Modi’s Bharatiya Janata Party may get some sense of the mood among farmers from voters in Bihar, where more than 60% of the workforce is employed in agriculture. A big win for the party this month “would be taken as an endorsement of its refusal to open up India’s agriculture sector in trade negotiations,” wrote Shilan Shah, deputy chief emerging markets economist for Capital Economics, in an October client note.
Trump’s tariffs have exacted a heavy toll on India’s exports of fox nuts, which have become a trendy “superfood” in the U.S. in recent years. Bihar produces more than three quarters of the world’s fox nuts, known locally as makhana.
Yet this downturn has coincided with a prescient surge in support for the fox nut sector tucked into the government budget for the fiscal year that began in April. This has resulted in improved domestic distribution that appears to have offset much of the impact of the U.S. tariff.
Soybeans offered for sale to traders in the Indore mandi in mid-October: Some farmers held back their crop awaiting the next round of government purchasing. (Photo by Nipun Prabhakar)
“Previously, you might not have seen makhana at (domestic) airports,” said N.R. Bhanumurthy, director of the Madras School of Economics in Chennai. “Now you go to every airport, and you would see makhana. You go to every grocery store, you’ll see a lot of makhana.”

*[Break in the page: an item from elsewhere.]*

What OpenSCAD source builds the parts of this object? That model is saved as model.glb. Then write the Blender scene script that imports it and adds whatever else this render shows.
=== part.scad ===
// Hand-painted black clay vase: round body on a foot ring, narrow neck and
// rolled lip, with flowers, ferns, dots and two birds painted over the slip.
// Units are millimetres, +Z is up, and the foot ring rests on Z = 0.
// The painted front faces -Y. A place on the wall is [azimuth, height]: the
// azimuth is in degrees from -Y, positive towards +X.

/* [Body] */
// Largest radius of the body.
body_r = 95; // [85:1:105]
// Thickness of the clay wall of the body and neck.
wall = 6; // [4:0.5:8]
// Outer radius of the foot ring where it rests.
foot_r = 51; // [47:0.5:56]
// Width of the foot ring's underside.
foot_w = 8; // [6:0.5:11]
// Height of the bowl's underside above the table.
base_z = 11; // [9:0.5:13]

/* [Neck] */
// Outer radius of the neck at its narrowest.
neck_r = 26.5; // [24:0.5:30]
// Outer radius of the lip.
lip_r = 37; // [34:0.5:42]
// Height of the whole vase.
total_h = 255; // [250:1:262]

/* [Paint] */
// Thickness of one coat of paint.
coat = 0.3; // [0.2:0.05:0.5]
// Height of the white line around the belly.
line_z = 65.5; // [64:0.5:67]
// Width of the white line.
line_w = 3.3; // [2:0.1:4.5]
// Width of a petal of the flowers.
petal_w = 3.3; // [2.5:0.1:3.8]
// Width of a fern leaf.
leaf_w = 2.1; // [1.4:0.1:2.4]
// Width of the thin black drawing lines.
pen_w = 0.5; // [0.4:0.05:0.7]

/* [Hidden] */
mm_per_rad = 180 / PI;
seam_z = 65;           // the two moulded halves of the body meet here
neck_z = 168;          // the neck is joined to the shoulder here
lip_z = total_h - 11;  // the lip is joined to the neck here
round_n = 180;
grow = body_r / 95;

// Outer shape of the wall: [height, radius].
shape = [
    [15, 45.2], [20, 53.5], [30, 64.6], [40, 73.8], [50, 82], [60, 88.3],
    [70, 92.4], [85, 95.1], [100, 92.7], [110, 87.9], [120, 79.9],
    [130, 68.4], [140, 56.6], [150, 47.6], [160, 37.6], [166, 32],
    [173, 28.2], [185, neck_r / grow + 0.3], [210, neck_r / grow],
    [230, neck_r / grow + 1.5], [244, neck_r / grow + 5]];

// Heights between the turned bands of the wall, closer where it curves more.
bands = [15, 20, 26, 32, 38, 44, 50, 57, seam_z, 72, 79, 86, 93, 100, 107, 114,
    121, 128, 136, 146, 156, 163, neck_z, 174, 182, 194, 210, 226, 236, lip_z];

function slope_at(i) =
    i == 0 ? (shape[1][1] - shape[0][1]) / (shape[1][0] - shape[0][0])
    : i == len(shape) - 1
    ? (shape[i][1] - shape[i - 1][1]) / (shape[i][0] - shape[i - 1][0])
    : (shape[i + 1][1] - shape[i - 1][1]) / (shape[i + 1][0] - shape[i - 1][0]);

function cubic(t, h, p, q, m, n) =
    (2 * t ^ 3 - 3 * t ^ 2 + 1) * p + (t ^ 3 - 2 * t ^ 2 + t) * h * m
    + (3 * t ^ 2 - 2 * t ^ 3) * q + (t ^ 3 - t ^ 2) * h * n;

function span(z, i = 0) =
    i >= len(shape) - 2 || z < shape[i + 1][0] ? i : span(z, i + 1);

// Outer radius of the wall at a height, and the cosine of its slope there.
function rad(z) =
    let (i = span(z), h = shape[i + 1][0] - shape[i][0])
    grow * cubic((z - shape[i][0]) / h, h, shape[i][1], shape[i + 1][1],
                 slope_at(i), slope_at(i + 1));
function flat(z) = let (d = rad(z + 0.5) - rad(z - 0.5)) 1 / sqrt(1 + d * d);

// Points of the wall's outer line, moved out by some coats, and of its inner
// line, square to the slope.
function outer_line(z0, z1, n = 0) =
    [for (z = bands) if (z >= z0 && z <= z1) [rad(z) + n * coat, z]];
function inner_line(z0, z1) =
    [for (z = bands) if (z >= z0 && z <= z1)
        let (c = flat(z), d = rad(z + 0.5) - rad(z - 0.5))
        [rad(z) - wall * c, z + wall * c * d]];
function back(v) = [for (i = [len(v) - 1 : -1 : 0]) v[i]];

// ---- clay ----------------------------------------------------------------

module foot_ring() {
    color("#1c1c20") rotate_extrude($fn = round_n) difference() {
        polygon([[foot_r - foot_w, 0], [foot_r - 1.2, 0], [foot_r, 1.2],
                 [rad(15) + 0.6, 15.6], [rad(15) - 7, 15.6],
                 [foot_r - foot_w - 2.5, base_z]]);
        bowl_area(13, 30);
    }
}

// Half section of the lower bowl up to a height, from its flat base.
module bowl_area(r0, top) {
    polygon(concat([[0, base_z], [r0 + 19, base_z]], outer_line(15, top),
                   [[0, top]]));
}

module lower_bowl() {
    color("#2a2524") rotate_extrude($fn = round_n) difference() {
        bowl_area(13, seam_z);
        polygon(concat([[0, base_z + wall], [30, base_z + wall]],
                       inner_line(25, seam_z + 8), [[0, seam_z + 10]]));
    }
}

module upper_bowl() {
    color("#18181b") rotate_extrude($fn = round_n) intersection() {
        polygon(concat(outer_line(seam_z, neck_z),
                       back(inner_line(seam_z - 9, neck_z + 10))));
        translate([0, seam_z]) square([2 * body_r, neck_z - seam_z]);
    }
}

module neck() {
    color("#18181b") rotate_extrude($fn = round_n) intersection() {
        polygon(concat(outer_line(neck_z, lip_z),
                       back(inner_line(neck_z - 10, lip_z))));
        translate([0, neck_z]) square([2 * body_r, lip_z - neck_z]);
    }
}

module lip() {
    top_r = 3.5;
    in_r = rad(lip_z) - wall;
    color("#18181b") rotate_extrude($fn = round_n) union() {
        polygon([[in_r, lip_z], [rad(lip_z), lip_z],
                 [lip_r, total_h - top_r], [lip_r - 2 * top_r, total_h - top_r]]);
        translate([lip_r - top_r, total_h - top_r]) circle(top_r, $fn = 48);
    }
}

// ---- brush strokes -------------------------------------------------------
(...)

Wheat and corn are even bigger crops in Bihar, however, so the state’s farmers still have much on the line as New Delhi and Washington pursue a deal. Yet observers believe many of those in the fields are not yet aware of the stakes involved with the trade talks.
“This matter has not reached the farmers, and so far, India too hasn’t made any compromise on agriculture for them to be impacted,” said Manoj Gairola, who closely covers Bihar as editor-in-chief of the television channel News Nation. “At ground level, this is not an issue even.”